P-ReMIS: Pragmatic Reasoning in Mental Health and a Social Implication
Sneha Oram, Pushpak Bhattacharyya
TL;DR
This work tackles the gap in pragmatic reasoning within mental health AI by redefining implicature and presupposition for emotion and belief analysis and introducing the PRiMH dataset, combining CAMS data with synthetic samples. It benchmarks four instruction-tuned LLMs across zero-shot, k-shot, and chain-of-thought prompts on three pragmatic tasks (implicature, presupposition, social pragmatics) and analyzes model behavior via rollout attention. The study reveals that Mistral-7B and Qwen-7B show strong reasoning capabilities, while MentaLLaMA exhibits average performance with surface-level strategies, and introduces StiPRompts to evaluate stigma-responsible responses across LLMs, highlighting Claude-3.5-haiku as comparatively more responsible. Limitations include a focus on MCQA prompting and data scope, with ethical considerations and a call for broader, more diverse pragmatic tasks in future work.
Abstract
Although explainability and interpretability have received significant attention in artificial intelligence (AI) and natural language processing (NLP) for mental health, reasoning has not been examined in the same depth. Addressing this gap is essential to bridge NLP and mental health through interpretable and reasoning-capable AI systems. To this end, we investigate the pragmatic reasoning capability of large-language models (LLMs) in the mental health domain.
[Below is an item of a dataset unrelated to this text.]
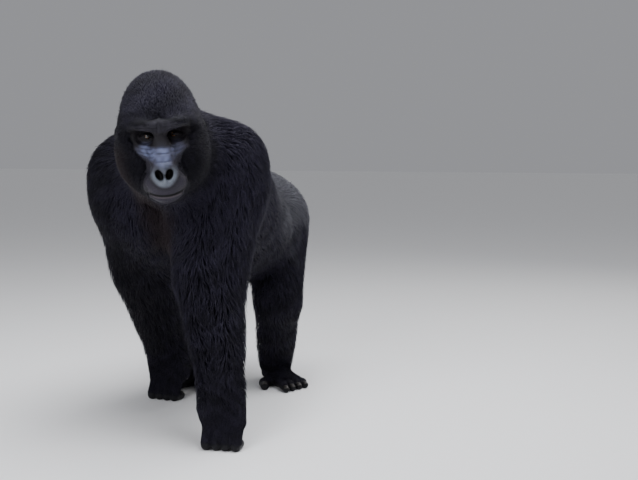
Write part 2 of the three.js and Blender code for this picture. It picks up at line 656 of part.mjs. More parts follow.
Object.keys(SIDES).forEach((side, sideIndex) => {
  const s = SIDES[side];
  const wrist = WRIST[side];
  const elbow = ELBOW[side];

  // Arm: cut at the elbow, the wrist and the knuckles, then between the fingers.
  const along = (from, to) => to.clone().sub(from).normalize();
  const upper = along(SHOULDER[side], elbow);
  const lower = along(elbow, wrist);
  const hand = handPlace(side);
  const elbowCut = cutPlane(elbow, upper.clone().add(lower));
  const wristCut = cutPlane(wrist, lower.clone().add(along(wrist, hand.row)));
  part(`upper_arm_${side}`, behind(roots[`arm_${side}`], elbowCut), coatLook);

  const arm = [...arms[sideIndex], ...handForms(side)];
  const armSkin = (forms, cell, region) => wrap((p) => depthIn(forms, p), region, cell);
  const forearmBox = new THREE.Box3().setFromPoints([elbow, wrist]).expandByScalar(130);
  const forearm = armSkin(arm, CELL_LIMB, forearmBox);
  part(`forearm_${side}`, behind(ahead(forearm, elbowCut), wristCut), coatLook);

  const handBox = aroundPoint(vec(hand.row.x, hand.row.y, 100), 260, 220, 260);
  const thumbCut = cutPlane(hand.at(-s * 57, 0, 0), vec(-s, 0, 0).transformDirection(hand.yaw));
  const knuckleCut = cutPlane(hand.row, vec(0, -0.45, -0.9).transformDirection(hand.yaw));
  const palm = ahead(armSkin(arm, CELL_PALM, handBox), wristCut);
  part(`hand_${side}`, behind(behind(palm, knuckleCut), thumbCut), skinLook);
  const thumb = ahead(armSkin(thumbForms(side), CELL_FINGER, handBox), wristCut);
  part(`thumb_${side}`, behind(ahead(thumb, thumbCut), knuckleCut), skinLook);

  const fingers = ahead(ahead(armSkin(arm, CELL_FINGER, handBox), knuckleCut), GROUND);
  for (let i = 0; i < FINGER_COUNT; i += 1) {
    const edge = (n) => cutPlane(
      hand.at((n - FINGER_COUNT / 2) * FINGER_PITCH, 0, 0),
      vec(1, 0, 0).transformDirection(hand.yaw),
    );
    let finger = fingers;
    if (i > 0) finger = ahead(finger, edge(i));
    if (i < FINGER_COUNT - 1) finger = behind(finger, edge(i + 1));
    const number = s > 0 ? i + 2 : FINGER_COUNT + 1 - i;
    part(`finger_${number}_${side}`, finger, skinLook);
  }

  // Leg: cut at the knee, the ankle and the roots of the toes, then between the toes.
  const thigh = along(HIP[side], KNEE[side]);
  const shank = along(KNEE[side], ANKLE[side]);
  const kneeCut = cutPlane(KNEE[side], thigh.clone().add(shank));
  const ankleCut = cutPlane(ANKLE[side], shank.clone().add(vec(0, 0, -1)));
  part(`thigh_${side}`, behind(roots[`leg_${side}`], kneeCut), coatLook);

  const legSkin = (forms, cell, region) => wrap((p) => depthIn(forms, p), region, cell);
  const shankBox = new THREE.Box3().setFromPoints([KNEE[side], ANKLE[side]]).expandByScalar(130);
  const allLeg = [...legs[sideIndex], ...footForms(side)];
  part(
    `lower_leg_${side}`,
    behind(ahead(legSkin(allLeg, CELL_LIMB, shankBox), kneeCut), ankleCut),
    coatLook,
  );

  const at = footPlace(side);
  const footBox = aroundPoint(at(0, -60, 60), 340, 400, 240);
  const footSkin = (cell) => ahead(ahead(legSkin(allLeg, cell, footBox), ankleCut), GROUND);
  const foot = footSkin(CELL_FOOT);
  const forefoot = footSkin(CELL_TOE);

  // The big toe is taken out by a wedge that runs beside the foot and across the toe's root.
  const wedge = (grow) => {
    const corner = at(-36 + grow, -72 + grow, 0);
    const outline = [corner, at(-58 + grow, -240, 0), at(-240, -240, 0), at(-240, 100 + grow, 0)];
    const shape = new THREE.Shape(outline.map((p) => new THREE.Vector2(p.x, p.y)));
    const lift = new THREE.Matrix4().makeTranslation(0, 0, -50);
    return solidFrom(new THREE.ExtrudeGeometry(shape, { depth: 200, bevelEnabled: false }), lift);
  };
  part(`toe_1_${side}`, forefoot.intersect(wedge(0)), skinLook);
  const toeCut = cutPlane(at(16, -128, 0), at(0, -1, 0).sub(at(0.25, 0, 0)).setZ(0));
  part(`foot_${side}`, behind(foot.subtract(wedge(GAP * 2)), toeCut), skinLook);
  const toes = ahead(forefoot.subtract(wedge(GAP * 2)), toeCut);
  for (let i = 0; i < TOE_COUNT; i += 1) {
    // A cut stands midway between two toes, from their roots to their tips.
    const edge = (n) => {
      const between = (place) => at(place(n - 0.5)[0], place(n - 0.5)[1], 0);
      const line = between(TOE_TIP).sub(between(TOE_ROOT));
      return cutPlane(between(TOE_ROOT), line.cross(Z_AXIS).multiplyScalar(-s));
    };
    let toe = toes;
    if (i > 0) toe = ahead(toe, edge(i));
    if (i < TOE_COUNT - 1) toe = behind(toe, edge(i + 1));
    part(`toe_${i + 2}_${side}`, toe, skinLook);
  }
});

// The origin is under the middle of the model, on the ground.
const extent = new THREE.Box3().setFromObject(gorilla);
const middle = extent.getCenter(vec(0, 0, 0));
gorilla.position.set(-middle.x, -middle.y, 0);

export default gorilla;
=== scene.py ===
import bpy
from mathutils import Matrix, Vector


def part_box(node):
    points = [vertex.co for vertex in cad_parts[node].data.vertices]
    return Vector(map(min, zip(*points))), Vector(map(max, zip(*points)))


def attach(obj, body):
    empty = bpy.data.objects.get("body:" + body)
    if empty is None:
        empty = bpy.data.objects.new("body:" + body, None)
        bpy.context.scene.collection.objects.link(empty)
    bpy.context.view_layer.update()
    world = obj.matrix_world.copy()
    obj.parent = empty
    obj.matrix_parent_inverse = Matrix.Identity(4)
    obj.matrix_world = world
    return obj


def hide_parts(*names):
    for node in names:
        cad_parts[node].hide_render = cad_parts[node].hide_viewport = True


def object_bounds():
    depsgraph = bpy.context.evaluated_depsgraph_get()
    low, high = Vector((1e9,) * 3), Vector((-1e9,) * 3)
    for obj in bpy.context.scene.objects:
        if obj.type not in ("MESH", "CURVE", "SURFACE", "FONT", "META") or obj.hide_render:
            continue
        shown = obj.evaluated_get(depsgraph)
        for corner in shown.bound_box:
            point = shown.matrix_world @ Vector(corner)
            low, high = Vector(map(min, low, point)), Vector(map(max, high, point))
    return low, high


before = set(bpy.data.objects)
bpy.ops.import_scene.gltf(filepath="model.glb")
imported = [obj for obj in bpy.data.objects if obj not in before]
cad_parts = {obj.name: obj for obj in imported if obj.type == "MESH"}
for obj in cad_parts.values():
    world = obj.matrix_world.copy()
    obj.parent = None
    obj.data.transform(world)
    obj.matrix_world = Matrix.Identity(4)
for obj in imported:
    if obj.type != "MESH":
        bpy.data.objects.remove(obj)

import copy
import math

import bmesh
import bpy
import numpy as np
from mathutils import Matrix, Vector

cad_box = [list(corner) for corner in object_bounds()]

# ---- Where the animal stands, and what it stands in ----
# A life-size model of a silverback on a pale studio floor, under a wide overhead light. Its places
# are in metres from a point on the ground between its feet. The middle of the eyes of the solid
# model says where that point is.


def turned(degrees, axis):
    """A turn about X, Y or Z as a 3 x 3 array."""
    return np.array(Matrix.Rotation(math.radians(degrees), 3, axis))


EYES = np.array((0.165, -0.7, 0.903))
HEAD_TURN = turned(27, "Z") @ turned(17, "X") @ turned(-5.5, "Y")
EYE_OUT = 0.0355
EYE_BACK = 0.004
eye_middle = np.mean([np.mean(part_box(f"eye_{side}"), 0) for side in ("left", "right")], 0)
ORIGIN = eye_middle - EYES - HEAD_TURN @ (0, EYE_BACK, 0)


def on_head(x, y, z):
    """A place on the head from the middle of the eyes: x to its left, y back, z up the face."""
    return EYES + HEAD_TURN @ (x, y, z)


def linked(made):
    """An object put into the scene."""
    bpy.context.scene.collection.objects.link(made)
    return made


VIEW_FROM, VIEW_YAW, VIEW_DROP = (1.474, -3.339, 0.88), math.radians(18), math.radians(5.13)
FILM_WIDTH, FOCAL_LENGTH = 36, 60.4
lens = bpy.data.cameras.new("view")
lens.sensor_width = FILM_WIDTH
lens.lens = FOCAL_LENGTH
camera = linked(bpy.data.objects.new("view", lens))
camera.location = ORIGIN + VIEW_FROM
camera.rotation_euler = (math.pi / 2 - VIEW_DROP, 0, VIEW_YAW)
bpy.context.scene.camera = camera


class Wire:
    """An output socket of a material's node. Arithmetic on its numbers adds Math nodes."""

    def __init__(self, finish, socket):
        self.finish = finish
        self.socket = socket

    def math(self, operation, *values):
        return self.finish.node("Math", {"operation": operation}, dict(enumerate(values)))

    def __add__(self, other):
        return self.math("ADD", self, other)

    def __mul__(self, other):
        return self.math("MULTIPLY", self, other)

    def __sub__(self, other):
        return self.math("SUBTRACT", self, other)

    def __rsub__(self, other):
        return self.math("SUBTRACT", other, self)

    __radd__ = __add__
    __rmul__ = __mul__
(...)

We introduce PRiMH dataset, and propose pragmatic reasoning tasks in mental health with pragmatic implicature and presupposition phenomena. In particular, we formulate two tasks in implicature and one task in presupposition. To benchmark the dataset and the tasks presented, we consider four models: Llama3.1, Mistral, MentaLLaMa, and Qwen. The results of the experiments suggest that Mistral and Qwen show substantial reasoning abilities in the domain. Subsequently, we study the behavior of MentaLLaMA on the proposed reasoning tasks with the rollout attention mechanism. In addition, we also propose three StiPRompts to study the stigma around mental health with the state-of-the-art LLMs, GPT4o-mini, Deepseek-chat, and Claude-3.5-haiku. Our evaluated findings show that Claude-3.5-haiku deals with stigma more responsibly compared to the other two LLMs.